**Problem statement**
Please copy all the lines that follow, word for word.

**Material**

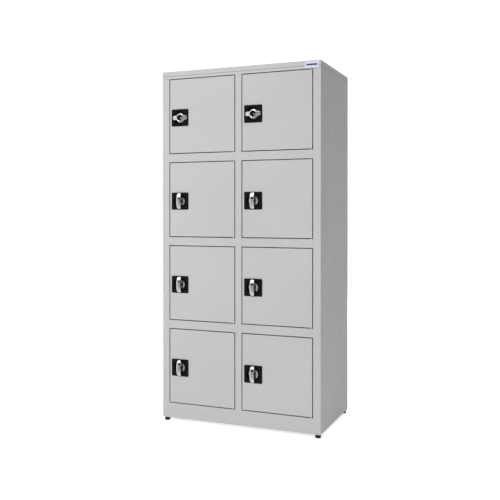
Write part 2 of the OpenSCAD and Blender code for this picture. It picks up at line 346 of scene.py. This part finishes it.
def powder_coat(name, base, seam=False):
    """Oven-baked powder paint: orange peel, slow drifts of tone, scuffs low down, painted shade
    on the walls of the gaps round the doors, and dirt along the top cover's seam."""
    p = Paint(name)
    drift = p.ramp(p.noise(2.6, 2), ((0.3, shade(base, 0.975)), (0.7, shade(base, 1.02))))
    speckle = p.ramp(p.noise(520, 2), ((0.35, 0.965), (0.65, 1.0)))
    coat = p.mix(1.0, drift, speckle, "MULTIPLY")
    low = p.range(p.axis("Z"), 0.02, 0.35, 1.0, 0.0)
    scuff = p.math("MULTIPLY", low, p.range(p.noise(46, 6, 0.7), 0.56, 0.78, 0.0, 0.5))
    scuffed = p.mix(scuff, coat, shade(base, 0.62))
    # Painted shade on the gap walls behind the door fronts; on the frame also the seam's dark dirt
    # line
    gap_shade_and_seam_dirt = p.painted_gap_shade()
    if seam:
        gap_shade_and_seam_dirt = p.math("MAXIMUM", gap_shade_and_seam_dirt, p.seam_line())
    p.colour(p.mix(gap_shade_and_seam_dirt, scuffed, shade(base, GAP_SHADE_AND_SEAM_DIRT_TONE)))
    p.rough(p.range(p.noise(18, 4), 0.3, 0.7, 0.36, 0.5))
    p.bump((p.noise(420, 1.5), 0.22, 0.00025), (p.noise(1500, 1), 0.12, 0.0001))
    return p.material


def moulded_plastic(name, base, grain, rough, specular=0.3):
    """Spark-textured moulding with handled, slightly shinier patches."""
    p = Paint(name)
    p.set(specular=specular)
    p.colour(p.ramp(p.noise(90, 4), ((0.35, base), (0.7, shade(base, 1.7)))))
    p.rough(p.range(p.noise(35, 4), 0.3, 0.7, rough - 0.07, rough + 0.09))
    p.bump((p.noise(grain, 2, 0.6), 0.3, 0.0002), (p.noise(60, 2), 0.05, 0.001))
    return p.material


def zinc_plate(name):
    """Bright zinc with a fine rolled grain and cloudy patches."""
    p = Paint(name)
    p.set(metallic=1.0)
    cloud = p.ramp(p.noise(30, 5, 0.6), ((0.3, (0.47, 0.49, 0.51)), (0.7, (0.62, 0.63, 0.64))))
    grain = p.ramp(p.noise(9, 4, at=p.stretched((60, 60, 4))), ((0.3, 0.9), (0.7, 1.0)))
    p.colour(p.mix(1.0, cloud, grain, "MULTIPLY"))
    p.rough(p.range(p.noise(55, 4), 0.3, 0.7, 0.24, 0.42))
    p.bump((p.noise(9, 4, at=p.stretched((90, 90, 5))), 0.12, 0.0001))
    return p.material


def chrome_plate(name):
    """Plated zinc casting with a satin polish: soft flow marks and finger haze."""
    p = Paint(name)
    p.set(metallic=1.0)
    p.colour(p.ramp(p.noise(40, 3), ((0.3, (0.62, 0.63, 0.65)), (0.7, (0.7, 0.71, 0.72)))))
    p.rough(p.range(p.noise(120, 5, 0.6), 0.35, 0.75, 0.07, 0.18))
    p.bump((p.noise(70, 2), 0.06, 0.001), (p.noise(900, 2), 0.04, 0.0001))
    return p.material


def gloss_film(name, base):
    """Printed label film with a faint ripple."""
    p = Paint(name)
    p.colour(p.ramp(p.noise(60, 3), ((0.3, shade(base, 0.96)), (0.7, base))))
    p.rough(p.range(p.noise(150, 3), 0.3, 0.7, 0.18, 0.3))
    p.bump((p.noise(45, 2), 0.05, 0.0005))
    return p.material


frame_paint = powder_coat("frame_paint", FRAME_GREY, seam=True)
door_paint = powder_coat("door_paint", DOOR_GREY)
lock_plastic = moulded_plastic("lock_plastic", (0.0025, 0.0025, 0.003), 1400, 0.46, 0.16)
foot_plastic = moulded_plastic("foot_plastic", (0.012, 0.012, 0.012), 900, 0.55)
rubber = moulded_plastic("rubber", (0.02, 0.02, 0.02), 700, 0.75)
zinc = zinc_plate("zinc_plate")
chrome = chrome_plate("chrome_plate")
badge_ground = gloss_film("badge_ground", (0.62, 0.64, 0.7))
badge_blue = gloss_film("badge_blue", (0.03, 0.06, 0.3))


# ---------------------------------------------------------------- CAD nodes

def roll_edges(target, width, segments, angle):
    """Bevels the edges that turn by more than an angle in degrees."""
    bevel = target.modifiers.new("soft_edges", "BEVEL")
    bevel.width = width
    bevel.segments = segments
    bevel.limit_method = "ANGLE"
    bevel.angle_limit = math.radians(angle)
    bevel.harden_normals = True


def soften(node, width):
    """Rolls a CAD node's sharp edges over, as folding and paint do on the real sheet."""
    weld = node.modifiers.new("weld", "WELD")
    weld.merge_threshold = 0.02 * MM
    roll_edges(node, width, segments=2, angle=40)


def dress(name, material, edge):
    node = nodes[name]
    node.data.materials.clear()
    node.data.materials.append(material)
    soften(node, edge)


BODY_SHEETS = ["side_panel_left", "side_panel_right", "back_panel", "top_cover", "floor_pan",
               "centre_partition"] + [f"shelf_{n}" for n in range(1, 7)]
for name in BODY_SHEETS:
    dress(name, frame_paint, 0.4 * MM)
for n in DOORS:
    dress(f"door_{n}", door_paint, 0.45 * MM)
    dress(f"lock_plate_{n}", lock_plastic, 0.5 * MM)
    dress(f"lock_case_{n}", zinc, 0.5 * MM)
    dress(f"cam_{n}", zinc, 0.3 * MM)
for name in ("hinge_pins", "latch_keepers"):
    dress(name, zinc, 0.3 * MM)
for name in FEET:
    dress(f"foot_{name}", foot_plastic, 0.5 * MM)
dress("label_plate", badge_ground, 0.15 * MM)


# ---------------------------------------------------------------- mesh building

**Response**
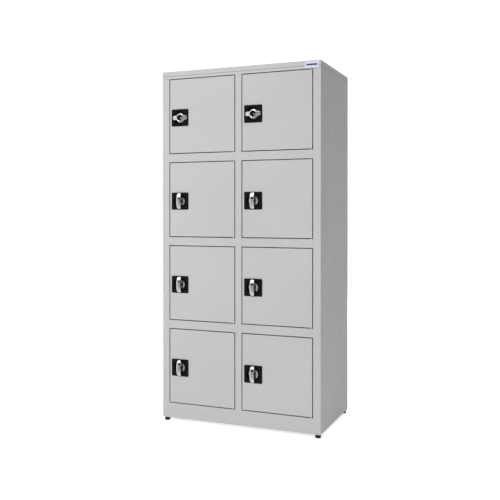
Write part 2 of the OpenSCAD and Blender code for this picture. It picks up at line 346 of scene.py. This part finishes it.
def powder_coat(name, base, seam=False):
    """Oven-baked powder paint: orange peel, slow drifts of tone, scuffs low down, painted shade
    on the walls of the gaps round the doors, and dirt along the top cover's seam."""
    p = Paint(name)
    drift = p.ramp(p.noise(2.6, 2), ((0.3, shade(base, 0.975)), (0.7, shade(base, 1.02))))
    speckle = p.ramp(p.noise(520, 2), ((0.35, 0.965), (0.65, 1.0)))
    coat = p.mix(1.0, drift, speckle, "MULTIPLY")
    low = p.range(p.axis("Z"), 0.02, 0.35, 1.0, 0.0)
    scuff = p.math("MULTIPLY", low, p.range(p.noise(46, 6, 0.7), 0.56, 0.78, 0.0, 0.5))
    scuffed = p.mix(scuff, coat, shade(base, 0.62))
    # Painted shade on the gap walls behind the door fronts; on the frame also the seam's dark dirt
    # line
    gap_shade_and_seam_dirt = p.painted_gap_shade()
    if seam:
        gap_shade_and_seam_dirt = p.math("MAXIMUM", gap_shade_and_seam_dirt, p.seam_line())
    p.colour(p.mix(gap_shade_and_seam_dirt, scuffed, shade(base, GAP_SHADE_AND_SEAM_DIRT_TONE)))
    p.rough(p.range(p.noise(18, 4), 0.3, 0.7, 0.36, 0.5))
    p.bump((p.noise(420, 1.5), 0.22, 0.00025), (p.noise(1500, 1), 0.12, 0.0001))
    return p.material


def moulded_plastic(name, base, grain, rough, specular=0.3):
    """Spark-textured moulding with handled, slightly shinier patches."""
    p = Paint(name)
    p.set(specular=specular)
    p.colour(p.ramp(p.noise(90, 4), ((0.35, base), (0.7, shade(base, 1.7)))))
    p.rough(p.range(p.noise(35, 4), 0.3, 0.7, rough - 0.07, rough + 0.09))
    p.bump((p.noise(grain, 2, 0.6), 0.3, 0.0002), (p.noise(60, 2), 0.05, 0.001))
    return p.material


def zinc_plate(name):
    """Bright zinc with a fine rolled grain and cloudy patches."""
    p = Paint(name)
    p.set(metallic=1.0)
    cloud = p.ramp(p.noise(30, 5, 0.6), ((0.3, (0.47, 0.49, 0.51)), (0.7, (0.62, 0.63, 0.64))))
    grain = p.ramp(p.noise(9, 4, at=p.stretched((60, 60, 4))), ((0.3, 0.9), (0.7, 1.0)))
    p.colour(p.mix(1.0, cloud, grain, "MULTIPLY"))
    p.rough(p.range(p.noise(55, 4), 0.3, 0.7, 0.24, 0.42))
    p.bump((p.noise(9, 4, at=p.stretched((90, 90, 5))), 0.12, 0.0001))
    return p.material


def chrome_plate(name):
    """Plated zinc casting with a satin polish: soft flow marks and finger haze."""
    p = Paint(name)
    p.set(metallic=1.0)
    p.colour(p.ramp(p.noise(40, 3), ((0.3, (0.62, 0.63, 0.65)), (0.7, (0.7, 0.71, 0.72)))))
    p.rough(p.range(p.noise(120, 5, 0.6), 0.35, 0.75, 0.07, 0.18))
    p.bump((p.noise(70, 2), 0.06, 0.001), (p.noise(900, 2), 0.04, 0.0001))
    return p.material


def gloss_film(name, base):
    """Printed label film with a faint ripple."""
    p = Paint(name)
    p.colour(p.ramp(p.noise(60, 3), ((0.3, shade(base, 0.96)), (0.7, base))))
    p.rough(p.range(p.noise(150, 3), 0.3, 0.7, 0.18, 0.3))
    p.bump((p.noise(45, 2), 0.05, 0.0005))
    return p.material


frame_paint = powder_coat("frame_paint", FRAME_GREY, seam=True)
door_paint = powder_coat("door_paint", DOOR_GREY)
lock_plastic = moulded_plastic("lock_plastic", (0.0025, 0.0025, 0.003), 1400, 0.46, 0.16)
foot_plastic = moulded_plastic("foot_plastic", (0.012, 0.012, 0.012), 900, 0.55)
rubber = moulded_plastic("rubber", (0.02, 0.02, 0.02), 700, 0.75)
zinc = zinc_plate("zinc_plate")
chrome = chrome_plate("chrome_plate")
badge_ground = gloss_film("badge_ground", (0.62, 0.64, 0.7))
badge_blue = gloss_film("badge_blue", (0.03, 0.06, 0.3))


# ---------------------------------------------------------------- CAD nodes

def roll_edges(target, width, segments, angle):
    """Bevels the edges that turn by more than an angle in degrees."""
    bevel = target.modifiers.new("soft_edges", "BEVEL")
    bevel.width = width
    bevel.segments = segments
    bevel.limit_method = "ANGLE"
    bevel.angle_limit = math.radians(angle)
    bevel.harden_normals = True


def soften(node, width):
    """Rolls a CAD node's sharp edges over, as folding and paint do on the real sheet."""
    weld = node.modifiers.new("weld", "WELD")
    weld.merge_threshold = 0.02 * MM
    roll_edges(node, width, segments=2, angle=40)


def dress(name, material, edge):
    node = nodes[name]
    node.data.materials.clear()
    node.data.materials.append(material)
    soften(node, edge)


BODY_SHEETS = ["side_panel_left", "side_panel_right", "back_panel", "top_cover", "floor_pan",
               "centre_partition"] + [f"shelf_{n}" for n in range(1, 7)]
for name in BODY_SHEETS:
    dress(name, frame_paint, 0.4 * MM)
for n in DOORS:
    dress(f"door_{n}", door_paint, 0.45 * MM)
    dress(f"lock_plate_{n}", lock_plastic, 0.5 * MM)
    dress(f"lock_case_{n}", zinc, 0.5 * MM)
    dress(f"cam_{n}", zinc, 0.3 * MM)
for name in ("hinge_pins", "latch_keepers"):
    dress(name, zinc, 0.3 * MM)
for name in FEET:
    dress(f"foot_{name}", foot_plastic, 0.5 * MM)
dress("label_plate", badge_ground, 0.15 * MM)


# ---------------------------------------------------------------- mesh building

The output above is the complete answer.